Kelly further states,

"Some good men who in grievous error would impose the law as a rule of life for the Christian mean very well by it but the whole principle is false because the law, instead of being a rule of life, is necessarily a rule of death to one who has sin in his nature.  Far from a delivering power, it can only condemn such; far from being a means of holiness, it is, in fact, the strength of sin (1 Cor. 15:56)." (The Holy Spirit, p. 197.)

C. I. Scofield

"Most of us have been reared and now live under the influence of Galatianism.  Protestant theology is for the most part thoroughly Galatianized, in that neither the law nor grace is given its distinct and separate place as in the counsels of God, but they are mingled together in one incoherent system.

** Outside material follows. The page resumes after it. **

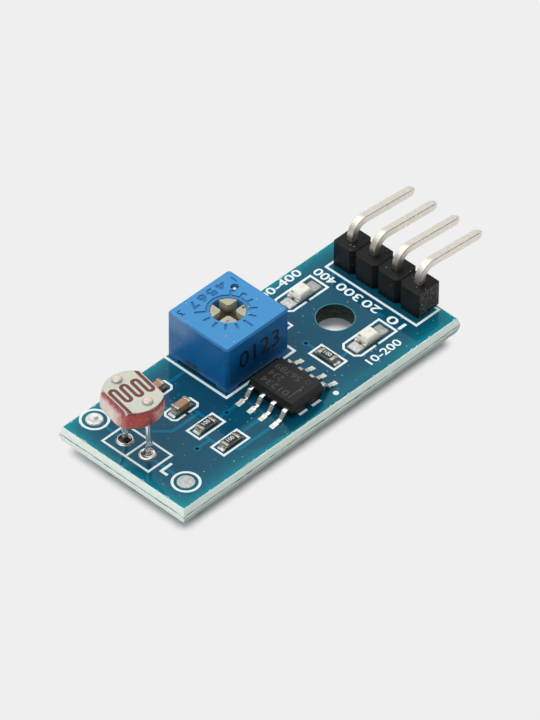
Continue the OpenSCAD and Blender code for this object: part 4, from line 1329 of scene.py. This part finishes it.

"The law is no longer, as in the divine intent, a ministration of death (2 Cor. 3:7), of cursing (Gal. 3:10), or conviction (Rom. 3:19), because we are taught that we must try to keep it, and that by divine help we may.  Nor does grace, on the other hand, bring us blessed deliverance from the dominion of sin, for we are kept under the law as a rule of life despite the plain declaration of Romans 6:14—‘For sin shall not have dominion over you; for ye are not under the law but under grace.’" (The Fundamentals for Today, Vol. 2, p. 367.)

How sad to realize that while Calvinism so effectively refutes Arminianism in the realm of justification, its Covenant theology fails the believer in the realm of sanctification just as badly as does Arminianism.